224MB/s -> 249MB/s (11% Brotli compression perf difference just by eliminating bounds checks)

2 comments

Couple issues with the linked article, the rust compiler has matured a lot since it was written I didn’t look at the benchmark or the code, but many bounce checks are elided if you use iterators instead of array access and lastly, I would want to see ZSTD benchmark written in normative rust.

I don’t doubt that all of those things in the article were true back then, but that was eight years ago. Wow.

Sure, you're not wrong, but my focus was that the benchmark is indicative of the raw performance impact of bounds checks (when they are unable to elided) in a real world algorithm (as opposed to a micro-benchmark).

With that said, convincing a compiler to elide bounds checks (especially Java's JIT compiler) is a hugely frustrating (and for some algorithms futile) task.

It could be an argument that bounds checks make up a small percentage of total application performance. However, I've profiled production Java servers where >50% of the CPU was encryption/compression. JDK implementations of those algorithms are heavily impacted by (and commonly fail to elide) bounds checks.

Performance matters!

>With that said, convincing a compiler to elide bounds checks (especially Java's JIT compiler) is a hugely frustrating (and for some algorithms futile) task.

Adding explicit checks does work to a certain degree but it can change with the compiler, and it requires to keep checking the generated assembly - not fun (no unsafe, either but still)

These explicit checks are basically what I mean by "convincing the compiler" (and sometimes, it isn't quite convinced!) - Yeah. Not fun at all.

Especially in Java, because "the assembly" can change as the JIT evolves. What is optimized today may not be tomorrow.

Some 12-13y back (time does fly) Cliff Click (hotspot architect) had a series of blogs on optimizations, incl. the lattice checks (i.e. within bounds). Was quite insightful. It was called: "Too Much Theory" [0]

>What is optimized today may not be tomorrow.

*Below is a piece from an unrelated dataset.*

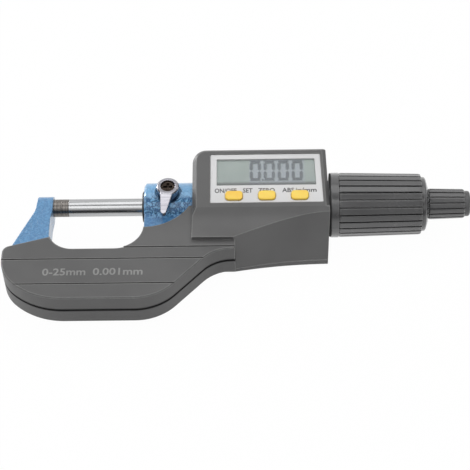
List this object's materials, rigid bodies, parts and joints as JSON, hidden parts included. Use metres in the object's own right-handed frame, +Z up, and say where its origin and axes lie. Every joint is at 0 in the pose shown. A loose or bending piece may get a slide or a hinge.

Exactly. (Also most developers will have exceptionally hard time maintaining such code)

[0]: https://web.archive.org/web/20120328222841/http://cliffc.org...

I understand where you are coming from, but without comparing the generated assembly, we are comparing an implementation of bounds checks. I think we should have a bounds check instruction and operates concurrently.

I should play around this with this using a couple RISC-V cores.

> Performance matters!

https://www.youtube.com/watch?v=r-TLSBdHe1A by Emery Berger

Another, yesbut, encryption and compression are and will handled by on die accelerators.

That's a good example, but much more inline with my expectations (not on the order of 125%)
Keep in mind that the "11%" applies to the fully implemented Brotli compression algorithm. Bounds-checks are a small part of that.

If you write a micro-benchmark for only bounds-checks, you'd see the larger difference more inline with the "125%"